Life experiences, adventures fuel the music of Michelle Shocked
After a lifetime of work, Michelle Shocked knows how to write a song.
“I compare myself to an archer. I’ve been practicing hitting that target for so long that when I take aim, I’m pretty good at getting my shot in,” says the 47-year-old tunesmith.
“I’ve been writing songs long enough that they’re no longer a mystery to me; they just don’t fall out of the sky, I actually create them,” says Shocked. “But the concepts that inspire them — well, that’s pretty slim pickings. It takes a long while to find a concept that feels solid and firm enough that you can commit yourself to it.”
For Shocked, love and politics are the concepts at the heart of her latest album, Soul of My Soul. Touring in support of the disc, Shocked appears in concert tonight at Midtown’s Hi-Tone Café, her first Memphis appearance since 2003.
Born Michelle Johnson, the Texas-bred musician has long been the embodiment of a socially-conscious folk artist and firebrand.
As a younger woman, Shocked spent years traveling — attending college in Austin, fighting for squatter’s rights in San Francisco, busking in New York, performing abroad in Amsterdam — while gaining experiences that would inform her songs.
In the late 1980s, Shocked distinguished herself as a unique writing voice, winning critical hosannas for her independent debut The Texas Campfire Tapes.
On the strength of the record, Shocked eventually signed to major label Mercury.
Though her tenure at the label yielded three stellar collections of songs — 1988’s Short Sharp Shocked, 1989’s Captain Swing, and 1992’s star-studded Arkansas Traveler — she proved an ill fit in the corporate environment, often clashing with the label, which refused to release her follow-up albums (it was a conflict she commented on with the 1996 record Artists Make Lousy Slaves).
After taking legal action against Mercury, Shocked ultimately freed herself from the contract, and eventually won back the rights to her master recordings.
In 2002 Shocked formed her own label, Mighty Sound, and put out the gospel-flecked Deep Natural, which placed her at the forefront of the growing trend towards artists releasing their own work.
“It was a survival instinct,” says Shocked of her decision to start the company. “But it’s been a community effort. I’ve got fans that support me, I’ve got people in the industry that support me. The hardest challenge of it all was to have the faith and belief in myself.”

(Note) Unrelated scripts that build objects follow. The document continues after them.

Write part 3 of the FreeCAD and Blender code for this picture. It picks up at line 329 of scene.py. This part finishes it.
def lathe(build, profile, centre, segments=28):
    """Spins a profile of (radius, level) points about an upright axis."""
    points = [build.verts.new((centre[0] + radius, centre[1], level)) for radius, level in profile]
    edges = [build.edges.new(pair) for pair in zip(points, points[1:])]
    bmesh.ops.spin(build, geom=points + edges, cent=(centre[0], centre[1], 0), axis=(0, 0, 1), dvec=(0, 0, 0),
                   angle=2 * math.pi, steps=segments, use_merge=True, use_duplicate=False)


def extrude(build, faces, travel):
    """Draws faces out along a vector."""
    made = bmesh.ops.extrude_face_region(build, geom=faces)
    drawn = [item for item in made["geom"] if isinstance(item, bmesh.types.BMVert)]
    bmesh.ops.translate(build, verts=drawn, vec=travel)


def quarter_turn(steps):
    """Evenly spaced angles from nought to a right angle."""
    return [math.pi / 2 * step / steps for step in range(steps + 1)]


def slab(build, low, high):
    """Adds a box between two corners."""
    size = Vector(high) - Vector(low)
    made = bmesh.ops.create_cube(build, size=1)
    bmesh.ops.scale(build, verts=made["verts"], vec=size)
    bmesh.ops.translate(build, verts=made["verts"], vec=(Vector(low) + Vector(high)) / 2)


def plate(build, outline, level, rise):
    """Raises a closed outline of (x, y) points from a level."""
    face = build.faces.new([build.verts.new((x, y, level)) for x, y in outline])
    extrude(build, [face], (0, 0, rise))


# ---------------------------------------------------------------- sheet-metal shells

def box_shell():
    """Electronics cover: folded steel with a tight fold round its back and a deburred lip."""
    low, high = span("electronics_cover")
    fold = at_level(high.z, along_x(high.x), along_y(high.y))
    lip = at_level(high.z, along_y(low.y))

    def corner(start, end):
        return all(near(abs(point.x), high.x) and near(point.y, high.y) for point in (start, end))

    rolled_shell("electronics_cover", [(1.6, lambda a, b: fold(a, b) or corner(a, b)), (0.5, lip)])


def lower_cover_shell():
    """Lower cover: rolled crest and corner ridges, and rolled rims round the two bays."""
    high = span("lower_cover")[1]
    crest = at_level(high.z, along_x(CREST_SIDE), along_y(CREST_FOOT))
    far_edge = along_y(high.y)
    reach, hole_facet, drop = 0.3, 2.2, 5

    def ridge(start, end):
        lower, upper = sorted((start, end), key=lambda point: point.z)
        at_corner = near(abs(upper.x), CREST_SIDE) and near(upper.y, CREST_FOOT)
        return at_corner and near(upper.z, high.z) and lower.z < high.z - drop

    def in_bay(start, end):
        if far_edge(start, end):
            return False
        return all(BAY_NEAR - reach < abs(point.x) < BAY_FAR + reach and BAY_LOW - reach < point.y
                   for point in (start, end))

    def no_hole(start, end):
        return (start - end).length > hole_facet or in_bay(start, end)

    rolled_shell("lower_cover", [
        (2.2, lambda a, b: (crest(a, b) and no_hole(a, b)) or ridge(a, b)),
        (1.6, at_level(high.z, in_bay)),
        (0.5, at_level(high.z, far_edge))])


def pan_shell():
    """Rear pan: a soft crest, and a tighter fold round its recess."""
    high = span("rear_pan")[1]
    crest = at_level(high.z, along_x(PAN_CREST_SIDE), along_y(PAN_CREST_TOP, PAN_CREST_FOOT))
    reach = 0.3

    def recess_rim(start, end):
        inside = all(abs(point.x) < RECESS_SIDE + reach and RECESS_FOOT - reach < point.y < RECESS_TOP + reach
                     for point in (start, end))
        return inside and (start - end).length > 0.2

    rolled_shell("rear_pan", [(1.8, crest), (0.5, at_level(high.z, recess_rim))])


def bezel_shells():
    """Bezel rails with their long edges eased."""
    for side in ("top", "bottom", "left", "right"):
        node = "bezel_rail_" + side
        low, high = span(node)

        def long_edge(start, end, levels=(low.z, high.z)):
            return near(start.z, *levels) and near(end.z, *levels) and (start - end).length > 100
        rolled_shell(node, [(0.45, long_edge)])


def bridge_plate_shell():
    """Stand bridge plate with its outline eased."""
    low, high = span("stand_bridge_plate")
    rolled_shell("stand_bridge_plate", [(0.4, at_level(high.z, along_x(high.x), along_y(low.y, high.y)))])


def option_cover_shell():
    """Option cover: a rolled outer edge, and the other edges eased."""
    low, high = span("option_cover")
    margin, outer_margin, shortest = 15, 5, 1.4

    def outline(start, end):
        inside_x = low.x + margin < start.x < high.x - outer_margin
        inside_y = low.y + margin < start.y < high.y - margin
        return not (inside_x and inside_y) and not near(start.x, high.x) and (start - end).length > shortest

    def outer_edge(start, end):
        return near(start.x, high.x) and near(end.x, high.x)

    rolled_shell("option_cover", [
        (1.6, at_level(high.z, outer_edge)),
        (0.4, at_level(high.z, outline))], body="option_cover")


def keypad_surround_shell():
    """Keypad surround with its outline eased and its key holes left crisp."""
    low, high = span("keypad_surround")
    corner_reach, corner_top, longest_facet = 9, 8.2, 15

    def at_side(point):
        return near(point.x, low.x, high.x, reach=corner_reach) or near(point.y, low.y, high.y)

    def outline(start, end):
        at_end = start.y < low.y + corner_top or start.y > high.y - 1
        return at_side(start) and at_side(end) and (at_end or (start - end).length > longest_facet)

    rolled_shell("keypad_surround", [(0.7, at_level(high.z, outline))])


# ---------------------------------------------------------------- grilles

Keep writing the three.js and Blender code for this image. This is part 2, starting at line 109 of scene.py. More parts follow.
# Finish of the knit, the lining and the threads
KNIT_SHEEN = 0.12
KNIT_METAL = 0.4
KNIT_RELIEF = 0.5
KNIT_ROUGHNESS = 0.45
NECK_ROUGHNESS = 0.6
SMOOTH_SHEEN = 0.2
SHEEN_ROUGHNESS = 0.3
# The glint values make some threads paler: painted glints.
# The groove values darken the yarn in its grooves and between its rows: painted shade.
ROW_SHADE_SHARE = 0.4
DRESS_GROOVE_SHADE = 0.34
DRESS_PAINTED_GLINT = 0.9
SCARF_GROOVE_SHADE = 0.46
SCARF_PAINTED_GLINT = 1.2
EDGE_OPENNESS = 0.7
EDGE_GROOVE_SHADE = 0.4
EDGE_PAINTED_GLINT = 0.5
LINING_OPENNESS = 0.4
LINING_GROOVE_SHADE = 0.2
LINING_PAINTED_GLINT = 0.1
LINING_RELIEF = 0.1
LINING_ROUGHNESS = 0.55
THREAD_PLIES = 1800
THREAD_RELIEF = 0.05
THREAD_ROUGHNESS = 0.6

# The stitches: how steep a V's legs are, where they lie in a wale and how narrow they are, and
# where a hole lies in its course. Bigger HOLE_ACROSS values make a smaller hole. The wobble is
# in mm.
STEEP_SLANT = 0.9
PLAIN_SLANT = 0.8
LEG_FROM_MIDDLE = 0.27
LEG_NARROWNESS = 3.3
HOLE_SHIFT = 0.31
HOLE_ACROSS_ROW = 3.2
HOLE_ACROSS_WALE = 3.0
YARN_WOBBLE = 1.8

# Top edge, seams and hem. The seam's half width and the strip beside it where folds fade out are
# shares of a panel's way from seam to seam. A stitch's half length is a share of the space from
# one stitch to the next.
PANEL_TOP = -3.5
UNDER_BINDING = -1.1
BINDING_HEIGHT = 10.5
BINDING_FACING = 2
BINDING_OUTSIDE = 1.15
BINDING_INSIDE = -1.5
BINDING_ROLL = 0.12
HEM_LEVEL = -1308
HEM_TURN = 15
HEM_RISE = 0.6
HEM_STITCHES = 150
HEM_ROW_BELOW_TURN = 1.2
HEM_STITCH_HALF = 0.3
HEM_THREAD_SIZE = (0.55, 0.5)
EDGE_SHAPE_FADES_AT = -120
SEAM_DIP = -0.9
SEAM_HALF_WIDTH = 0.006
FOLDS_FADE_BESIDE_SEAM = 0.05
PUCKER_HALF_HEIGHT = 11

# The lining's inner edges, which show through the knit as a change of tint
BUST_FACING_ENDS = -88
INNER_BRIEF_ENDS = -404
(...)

In addition to reissuing her Mercury CDs in expanded form, Shocked has since released a wide variety of new studio and concert albums like the triple disc package Threesome (a series of genre albums celebrating, Latin and western music) and a live gospel set ToHeavenURide.

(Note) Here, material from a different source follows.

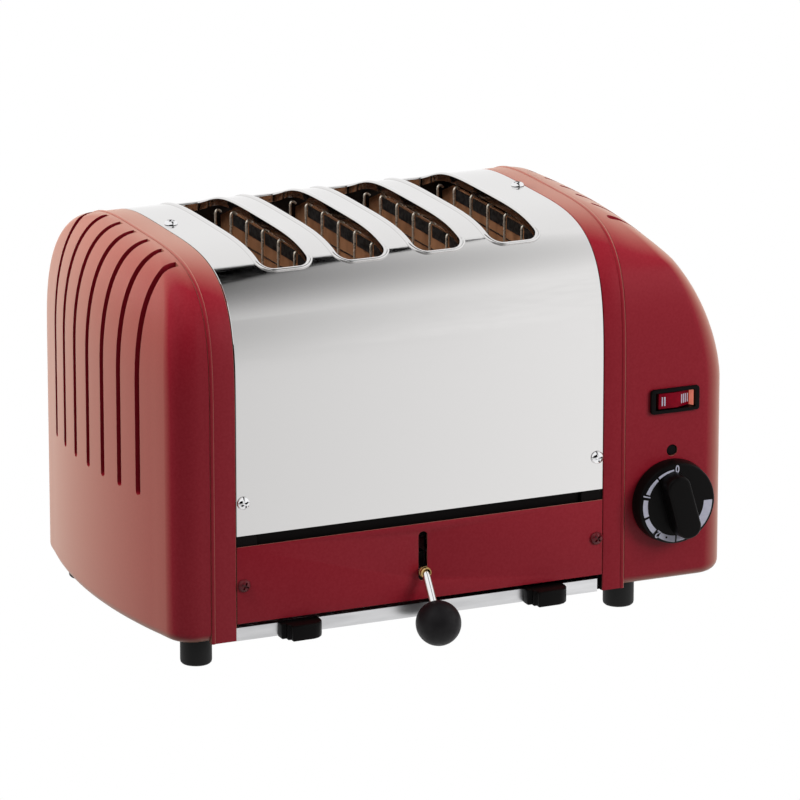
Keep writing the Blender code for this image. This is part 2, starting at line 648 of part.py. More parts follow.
def build_lifter():
    """Carriage, bread racks and lever; everything rides on one upright slide."""
    low, high = 47 * MM, 50 * MM
    slide = (LEVER_X, -88 * MM, COLLAR_Z)
    carriage = box("lift_carriage", (-108 * MM, -60 * MM, low), (66 * MM, -52 * MM, high),
                   DARK_SHEET)
    joins = [box("carriage_rear_bar", (-108 * MM, 52 * MM, low), (66 * MM, 60 * MM, high), None),
             box("carriage_spine", (-24 * MM, -93 * MM, low), (-16 * MM, 58 * MM, high), None),
             box("carriage_tongue", (-24 * MM, -94 * MM, 35 * MM), (-16 * MM, -92 * MM, high), None)]
    for i, x in enumerate(SLOT_CENTRES):
        joins.append(box(f"rack_{i + 1}_shelf", (x - 6 * MM, -70 * MM, 64 * MM),
                         (x + 6 * MM, 70 * MM, 65.6 * MM), None))
        for y in (-56 * MM, 56 * MM):
            joins.append(box(f"rack_{i + 1}_post_{y:+.3f}", (x - 2 * MM, y - 2 * MM, low + 1 * MM),
                             (x + 2 * MM, y + 2 * MM, 65 * MM), None))
    for piece in joins:
        add_boolean(carriage, as_cutter(piece), "UNION")
    for i, x in enumerate((-30 * MM, -10 * MM)):
        cylinder(f"guide_rod_{i + 1}", 2 * MM, 88 * MM, (x, -86 * MM, 68 * MM), "Z", CHROME, 20)

    collar_y = -BODY_HALF_DEPTH - 0.4 * MM
    profile = [(0, 4.6 * MM), (3.0 * MM, 4.6 * MM), (3.5 * MM, 4.0 * MM), (3.5 * MM, 0.5 * MM),
               (3.1 * MM, 0), (0, 0)]
    collar = turned("lever_collar", profile, (LEVER_X, collar_y, COLLAR_Z),
                    (math.pi / 2, 0, 0), BRASS, 20)
    smooth(collar)
    start = Vector((LEVER_X, -94.3 * MM, COLLAR_Z))
    bend = Vector((LEVER_X, -105.8 * MM, COLLAR_Z - 0.8 * MM))
    ball = Vector(BALL_CENTRE)
    tip = ball + (bend - ball).normalized() * 7 * MM
    lever = rod("lever_rod", [start, Vector((LEVER_X, -102.5 * MM, COLLAR_Z)), bend, tip],
                2.3 * MM, CHROME, 3)
    smooth(lever)
    core = rod("collar_bore", [start, Vector((LEVER_X, -102.5 * MM, COLLAR_Z)), bend, tip],
               2.6 * MM, None, 3)
    socket = rod("ball_bore", [bend, ball + (bend - ball).normalized() * 6.7 * MM],
                 2.6 * MM, None, 3)
    add_boolean(collar, as_cutter(core))
    bm = bmesh.new()
    bmesh.ops.create_uvsphere(bm, u_segments=20, v_segments=12, radius=BALL_RADIUS)
    knob = add_object("lever_ball", mesh_from(bm, "lever_ball"), BLACK)
    knob.location = BALL_CENTRE
    add_boolean(knob, as_cutter(socket))
    smooth(knob)
    return slide


# ---- controls -------------------------------------------------------------


def build_timer():
    """Dial with a blade grip on a shaft, and the clockwork box behind the panel."""
    front = -BODY_HALF_DEPTH
    centre = Vector((KNOB_X, front - GAP, KNOB_Z))
    facing = (math.pi / 2, 0, 0)
    skirt = [(0, KNOB_SKIRT), (22.6 * MM, KNOB_SKIRT), (23.5 * MM, 8.2 * MM),
             (KNOB_RADIUS, 0.8 * MM), (KNOB_RADIUS, 0), (0, 0)]
    knob = turned("timer_knob", skirt, centre, facing, BLACK, 36)
    blade = rounded_rectangle(7.0 * MM, 19.5 * MM, 6.5 * MM)
    grip = extrude_outline("knob_grip", blade, KNOB_SKIRT - 1 * MM, 19 * MM, "Z", BLACK)
    bevel(grip, 1.5 * MM, 2)
    grip.location = centre
    grip.rotation_euler = (math.pi / 2, math.radians(-16), 0)
    add_boolean(knob, as_cutter(grip), "UNION")
    bore = cylinder("knob_bore", 3.3 * MM, 10 * MM, centre, "Y", None, 24)
    add_boolean(knob, as_cutter(bore))
    smooth(knob)
    shaft = cylinder("timer_shaft", 3.0 * MM, 14 * MM, centre + Vector((0, 2.5 * MM, 0)), "Y",
                     CHROME, 24)
    shaft_back = shaft.location.y + 7 * MM
    body = box("timer_body", (KNOB_X - 22 * MM, shaft_back + GAP, KNOB_Z - 26 * MM),
               (KNOB_X + 22 * MM, shaft_back + 38 * MM, KNOB_Z + 26 * MM), DARK_SHEET)
    bevel(body, 2 * MM)


def build_switch():
    """Two-position rocker in a bezel; it tips about an upright pin."""
    front = -BODY_HALF_DEPTH
    outline = [(SWITCH_X + a, SWITCH_Z + b) for a, b in rounded_rectangle(15.2 * MM, 7.2 * MM, 2 * MM)]
    bezel = extrude_outline("switch_housing", outline, front - 2.3 * MM, front - GAP, "Y", BLACK)
    back = box("switch_back", (SWITCH_X - 13 * MM, front - 1 * MM, SWITCH_Z - 5.4 * MM),
               (SWITCH_X + 13 * MM, front + 20 * MM, SWITCH_Z + 5.4 * MM), None)
    window = box("switch_window", (SWITCH_X - 11.4 * MM, front - 5 * MM, SWITCH_Z - 4.8 * MM),
                 (SWITCH_X + 11.4 * MM, front + 9 * MM, SWITCH_Z + 4.8 * MM), None)
    add_boolean(bezel, as_cutter(back), "UNION")
    add_boolean(bezel, as_cutter(window))
    pivot = (SWITCH_X, front + 2.5 * MM, SWITCH_Z)
    tilt = math.radians(9)
    profile = [(-10.9, -1.8), (0, -4.0), (10.9, -1.8), (10.4, 1.6), (-10.4, 1.6)]
    rocker = extrude_outline("rocker_switch", [(a * MM, (b - 0.6) * MM) for a, b in profile],
                             -4.5 * MM, 4.5 * MM, "Z", RED_LENS)
    rocker.location = pivot
    rocker.rotation_euler = (0, 0, tilt)
    disc = [(0, 0.8 * MM), (3.1 * MM, 0.8 * MM), (3.1 * MM, 0), (0, 0)]
    smooth(turned("dial_index_plug", disc, (134.2 * MM, front + 1.2 * MM, 92.5 * MM),
                  (math.pi / 2, 0, 0), BLACK, 24))


def build_inlet():
    """The bush in the back of the right cap where a lead would enter."""
    profile = [(4.2 * MM, 3 * MM), (8.4 * MM, 3 * MM), (9.0 * MM, 2.4 * MM), (9.0 * MM, GAP),
               (5.9 * MM, GAP), (5.9 * MM, -5 * MM), (4.2 * MM, -5 * MM)]
    smooth(turned("inlet_bush", profile, (140 * MM, BODY_HALF_DEPTH, 40 * MM),
                  (-math.pi / 2, 0, 0), BLACK, 24, ring=True))


# ---- screws ---------------------------------------------------------------


def screw_places():
    """Name, head seat and outward direction of every visible screw."""
    places = []
    for side, sign in (("front", -1), ("rear", 1)):
        for end, x in (("left", -128.2 * MM), ("right", 87.2 * MM)):
            for row, z in (("upper", 94.0 * MM), ("lower", 46.5 * MM)):
                places.append((f"{side}_{row}_screw_{end}", (x, sign * BODY_HALF_DEPTH, z),
                               sign, ENAMEL if row == "lower" else CHROME))
    for end, x in (("left", -126.2 * MM), ("right", 87.2 * MM)):
        places.append((f"top_screw_{end}", (x, TOP_SCREW_Y, BODY_TOP), 0, CHROME))
    return places


def build_screws():
    """Pan-head screws with a driver slot, each through sheet and frame ledge."""
    panels = [bpy.data.objects[name] for name in
              ("body_panel", "left_end_frame", "right_end_frame", "front_lower_cover",
               "rear_lower_cover")]
    profile = [(0, 2.3 * MM), (2.3 * MM, 2.0 * MM), (3.8 * MM, 0.5 * MM),
               (3.8 * MM, 0.25 * MM), (1.5 * MM, 0.25 * MM), (1.5 * MM, -6 * MM), (0, -6 * MM)]
    for name, place, sign, look in screw_places():
        turn = (0, 0, 0) if sign == 0 else (math.pi / 2 * (1 if sign < 0 else -1), 0, 0)
        screw = turned(name, profile, place, turn, look, 10)
        recess = box(f"{name}_recess", (-0.4 * MM, -1.9 * MM, 1.2 * MM),
                     (0.4 * MM, 1.9 * MM, 4 * MM), None)
        recess.location, recess.rotation_euler = place, turn
        add_boolean(screw, as_cutter(recess))
        smooth(screw)
        axis = "Z" if sign == 0 else "Y"
        hole = as_cutter(cylinder(f"{name}_hole", 1.8 * MM, 20 * MM, place, axis, None, 16))
        for panel in panels:
            if touches(panel.name, place):
                add_boolean(panel, hole)


def touches(panel_name, place):
    """Whether a screw at this place passes through the named sheet or frame."""
    x, y, z = place
    if panel_name == "body_panel":
        return z > PANEL_BOTTOM
    if panel_name.endswith("_end_frame"):
        return (x < 0) == panel_name.startswith("left")
    return z < COVER_TOP and (y < 0) == panel_name.startswith("front")


build_body_panel()
build_end_frames()
build_lower_covers()
build_end_caps()
build_base()
build_crumb_tray()
build_elements()
build_guards()
build_chamber_walls()
build_lifter()
build_timer()
build_switch()
build_inlet()
build_screws()
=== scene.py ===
"""Looks of the four-slot pop-up toaster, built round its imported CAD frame.

Lengths named with MM are in the toaster's own layout, whose front-to-back
middle lies SHIFT behind the row's origin; every piece is moved by SHIFT.
"""

import math

import bmesh
import bpy
from mathutils import Matrix, Vector


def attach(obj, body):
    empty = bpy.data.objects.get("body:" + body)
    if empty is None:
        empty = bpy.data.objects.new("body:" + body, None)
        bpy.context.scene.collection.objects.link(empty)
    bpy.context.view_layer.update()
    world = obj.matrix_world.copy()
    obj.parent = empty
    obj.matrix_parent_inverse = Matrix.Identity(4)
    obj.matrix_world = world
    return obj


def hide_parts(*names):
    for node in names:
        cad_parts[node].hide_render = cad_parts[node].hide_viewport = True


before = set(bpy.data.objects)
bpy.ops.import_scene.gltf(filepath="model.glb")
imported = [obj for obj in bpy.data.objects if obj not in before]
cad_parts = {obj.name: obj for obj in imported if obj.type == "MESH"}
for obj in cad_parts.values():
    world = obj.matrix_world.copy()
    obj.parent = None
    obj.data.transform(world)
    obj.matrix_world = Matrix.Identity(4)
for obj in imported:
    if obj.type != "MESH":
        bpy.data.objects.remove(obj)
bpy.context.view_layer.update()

MM = 0.001
SHIFT = Vector((0, 15.45 * MM, 0))

# ---- sizes shared with the CAD ----
HALF_DEPTH = 101.7 * MM
TOP = 226.5 * MM
SHOULDER = 120.7 * MM
ARCH_Y, ARCH_Z = 3.888, 4.461
LEFT_SEAM, LEFT_BAND = -147.8 * MM, -132.6 * MM
RIGHT_BAND, RIGHT_SEAM = 91.2 * MM, 104.7 * MM
END_X = 180.0 * MM
END_FACE_RADIUS = 372.0 * MM
CORNER_RADIUS = 17.0 * MM
CAP_WALL = 2.6 * MM
CAP_BOTTOM, CAP_FOOT_RADIUS = 15.5 * MM, 6.5 * MM
CROWN_LOW, CROWN_HIGH = 200.0 * MM, 240.0 * MM
LEFT_FALL, RIGHT_FALL = (2.35, 155.0 * MM), (1.6, 130.0 * MM)
LOUVRE_LEFT_START, LOUVRE_RIGHT_START = 156.0 * MM, 111.0 * MM
PANEL_BOTTOM, PANEL_THICK = 75.1 * MM, 0.9 * MM
COVER_TOP, COVER_BOTTOM = 68.7 * MM, 24.5 * MM
FRAME_BOTTOM, FRAME_THICK, FRAME_FLANGE = 14.8 * MM, 3.2 * MM, 13.0 * MM
SLOT_CENTRES = (-90.2 * MM, -43.9 * MM, 2.4 * MM, 48.8 * MM)
SLOT_HALF_WIDTH, SLOT_HALF_LENGTH, SLOT_CORNER = 14.2 * MM, 75.0 * MM, 7.0 * MM
RIM_RADIUS, RIM_HEIGHT, RIM_LEG = 1.6 * MM, 0.8 * MM, 4.0 * MM
BEAD_HALF, BEAD_PROUD = 1.1 * MM, 0.6 * MM
ELEMENT_BOTTOM, ELEMENT_TOP = 74.0 * MM, 215.5 * MM
GUARD_REACH, GUARD_DROP = 15.5 * MM, 6.3 * MM
ELEMENT_CENTRES = (-113.4 * MM, -67.0 * MM, -20.7 * MM, 25.7 * MM, 72.1 * MM)
LOUVRE_PITCH, LOUVRE_WIDTH, LOUVRE_BOTTOM = 20.74 * MM, 4.9 * MM, 93.1 * MM
SLIT_TOP, SLIT_OUT = 235.0 * MM, 210.0 * MM
SLIT_OVER_START, SLIT_DOWN_START = 145.0 * MM, 150.0 * MM
SEAM_GAP = 0.15 * MM
END_PLATE_Y, END_PLATE_Z = (73.0 * MM, 73.8 * MM), (203.0 * MM, 217.5 * MM)
LEVER_SLOT_HALF_WIDTH, LEVER_SLOT_HALF_HEIGHT, LEVER_SLOT_Z = 2.7 * MM, 14.3 * MM, 49.7 * MM
LEVER_X, COLLAR_Z, TOP_SCREW_Y = -20.0 * MM, 41.0 * MM, 6.0 * MM
BALL_CENTRE, BALL_RADIUS = Vector((LEVER_X, -122.8 * MM, 16.6 * MM)), 12.8 * MM
KNOB_CENTRE = Vector((133.5 * MM, -HALF_DEPTH - 0.3 * MM, 63.5 * MM))
KNOB_RADIUS, KNOB_FACE_RADIUS, KNOB_SKIRT = 24.4 * MM, 22.6 * MM, 9.0 * MM
GRIP_LEAN, GRIP_TOP = math.radians(-16), 19.0 * MM
SWITCH_CENTRE = Vector((135.0 * MM, -HALF_DEPTH, 122.4 * MM))
INDEX_CENTRE = Vector((134.2 * MM, -HALF_DEPTH, 92.5 * MM))
ROCKER_TILT = math.radians(9)
BEZEL_HALF_WIDTH, BEZEL_HALF_HEIGHT = 15.2 * MM, 7.2 * MM
WINDOW_HALF_WIDTH, WINDOW_HALF_HEIGHT = 12.4 * MM, 5.1 * MM
RECESS_HALF_LENGTH, RECESS_HALF_WIDTH = 2.3 * MM, 0.55 * MM
TRAY_BOTTOM, TRAY_TOP = 14.0 * MM, 21.6 * MM
TRAY_LEFT, TRAY_RIGHT = -130.3 * MM, 88.9 * MM
TRAY_FRONT, TRAY_BACK = -HALF_DEPTH + 2.0 * MM, 88.0 * MM
ELEMENT_REACH, ELEMENT_HALF_THICK = 75.7 * MM, 0.6 * MM
GAP = 0.3 * MM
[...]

For the creatively adventurous Shocked, having her own label has both its pluses and minuses. “In ’92 I released a really ambitious project in Arkansas Traveler. It had a cast of thousands: Allison Krauss, Uncle Tupelo, Taj Mahal, Gatemouth Brown, Pops Staples, Doc Watson. In 2005, I tried to pull off the same feat with a project called The Memphis Minnies — it involved people like Norah Jones and Bonnie Raitt and Susan Tedeschi and Macy Gray and Angie Stone.”
“Basically, I was trying to put together these neo-soul divas with traditional funky white girls, but I no longer had the juice, or the support, or the infrastructure to pull that together and get it done. So, (being independent) has limited me to some degree, but on the other hand I’m free to do whatever I’m able to do whenever I want to do it.”
Shocked’s latest effort, this year’s Soul of My Soul, continues her penchant for provocative political discourse and musical exploration, but also adds a selection of emotionally complex love songs to the mix, inspired by her relationship with noted visual artist David Willardson.
Strangely, the themes of political disaffection and romantic fulfillment reside comfortably on the album. “It’s a cycle of love songs, which I don’t typically do. I mean a lot of artists build their entire careers on love songs,” says Shocked, who also penned a batch of tunes that took aim at the outgoing Bush administration. “There’s also plenty of frustration and spleen that I was venting. And it seems like, conceptually, it would jump all over the place, but if you listen to it in musical terms I think it works.”
Shocked’s future plans include an expected two year’s worth of work on a new project called Indelible Women, a high-concept musical/visual collaboration with Willardson.
For Shocked, challenging herself remains the biggest goal. “I find my satisfaction is not going down the road that’s well traveled,” she says, “but opening doors for others to follow and wondering if these things can be done. That’s where my career is headed.”
An Evening with Michelle Shocked
She performs tonight (Oct. 21) at the Hi-Tone Café, 1913 Poplar Ave. Doors open at 8 p.m.; showtime is 9: 30 p.m. Tickets are $17 at hitonememphis.com.